There is a blog out there, which I will neither name nor link here, because what I am about to say is maybe not so nice. The guy who writes it is somewhat notorious in local knitting circles for having a wide streak of The Crazy. He showed up not long ago and immediately started his own knitting group (fine), which he advertised heavily (fine) in poor English (okay) with four million seven thousand nine hundred and eighty-nine exclamation points after every sentence (arghh! See? One is plenty).

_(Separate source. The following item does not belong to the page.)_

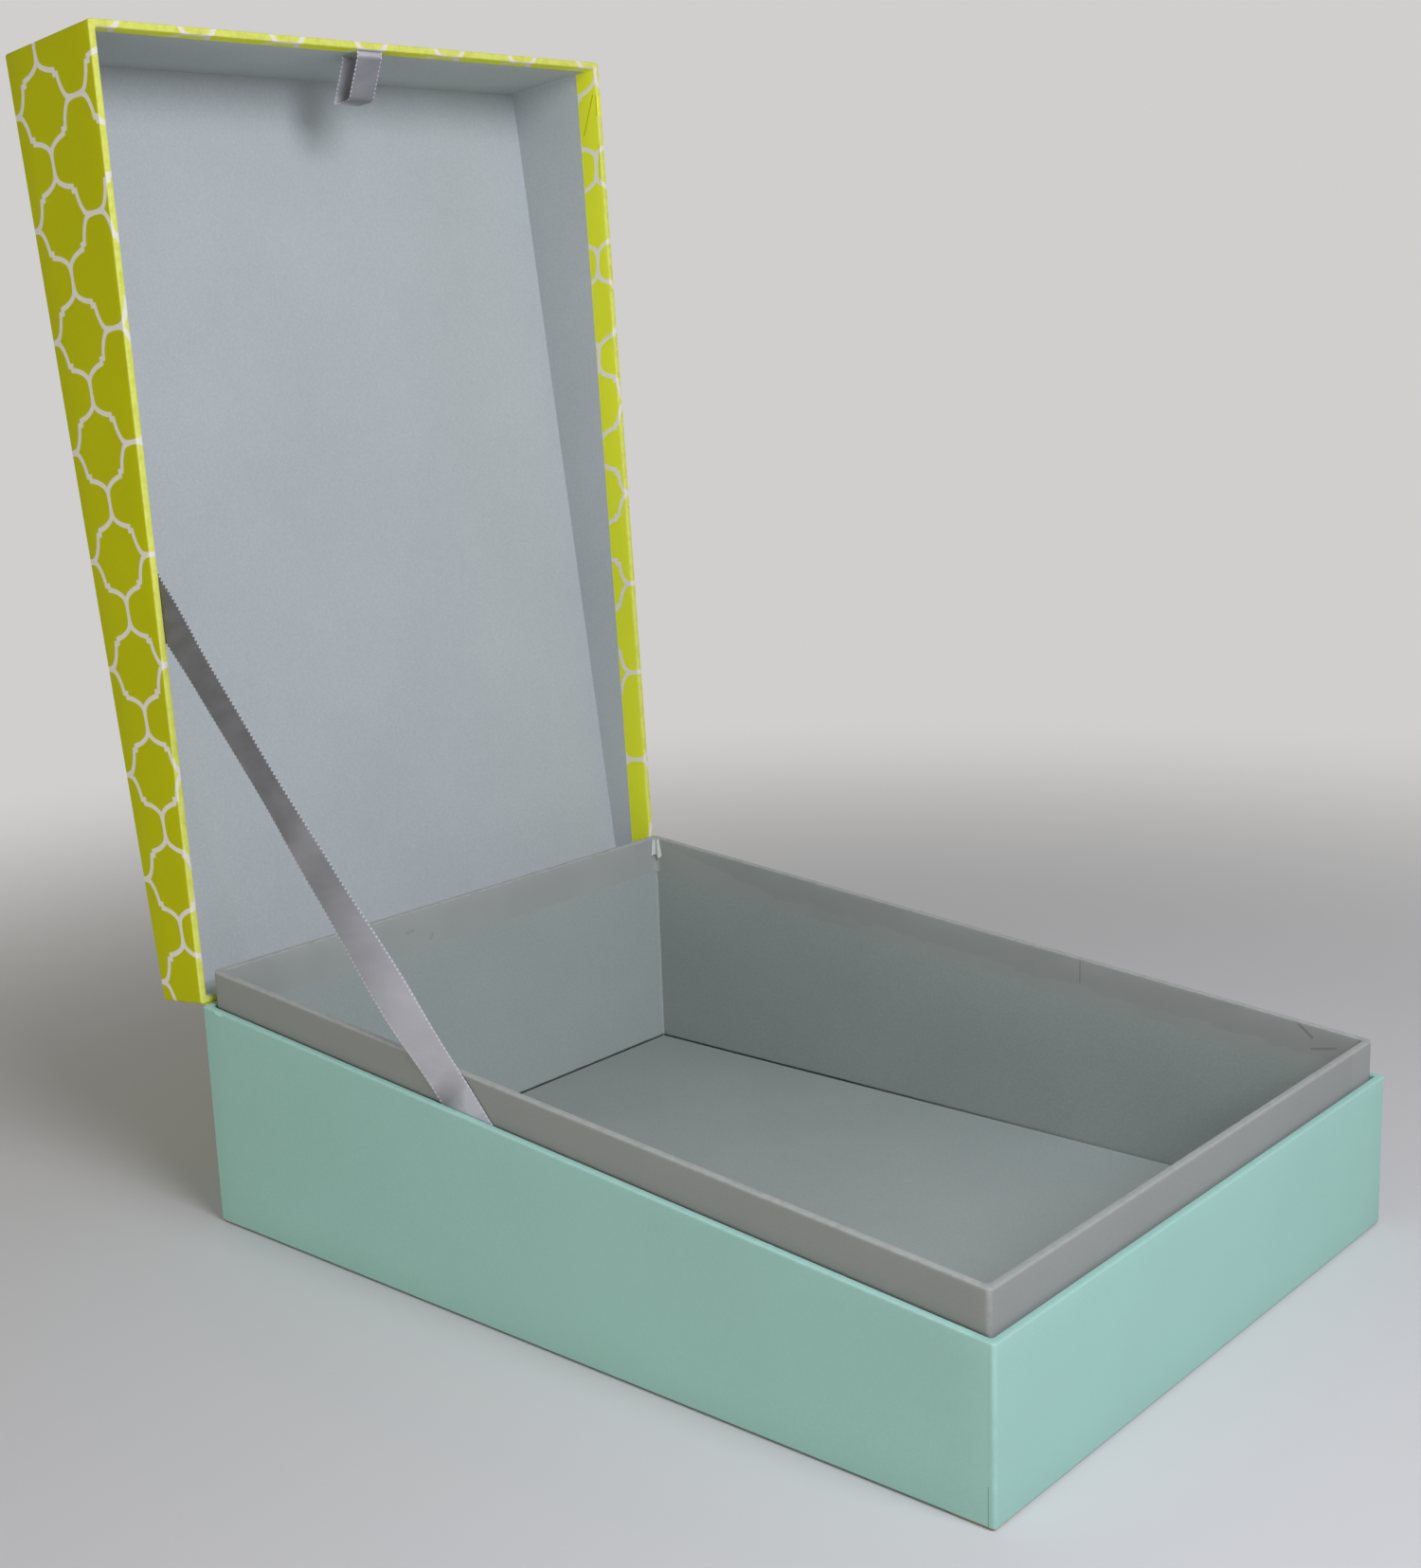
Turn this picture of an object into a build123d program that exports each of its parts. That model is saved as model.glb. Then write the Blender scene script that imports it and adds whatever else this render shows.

His blog is similarly bedecked with a surfeit of punctuation:

Iam going to wear with my new “Option-G” T-shirt i brought it online!!!!! It will be great match!! Dont you think? OLIVE with GRAY!!!

And so on.

I check this scourge of syntax occasionally, partly because he actually seems to be a good knitter and dyer-of-yarn, but also because I derive a sort of There-But-For-The-Grace thrill from watching the language tortured so cruelly. Occasionally, my perusal yields unexpected fruit.

Also i was really hard time with this stitch..I was sooo fucking confuse this stitch..What is this fuckling this mean?

And that, with a little inspiration from the ever-parsing Laurie Ann, brings us to our contest.

What is this fuckling? Is it an ugly fuckling? An Easter fuckling? Does it swim? Does it fly? What does it look like?

Make me a fuckling. Draw it, knit it, carve it out of squash, whatever you will. But make me a fuckling. Then take a picture, and send it to me with a short (100 words or less) biography of your creation: uccellina at pacbell dot net.

I give you until the new moon – Friday, September 22, at midnight. Winners will be chosen, and prizes will be sent.

You have your mission. Now go.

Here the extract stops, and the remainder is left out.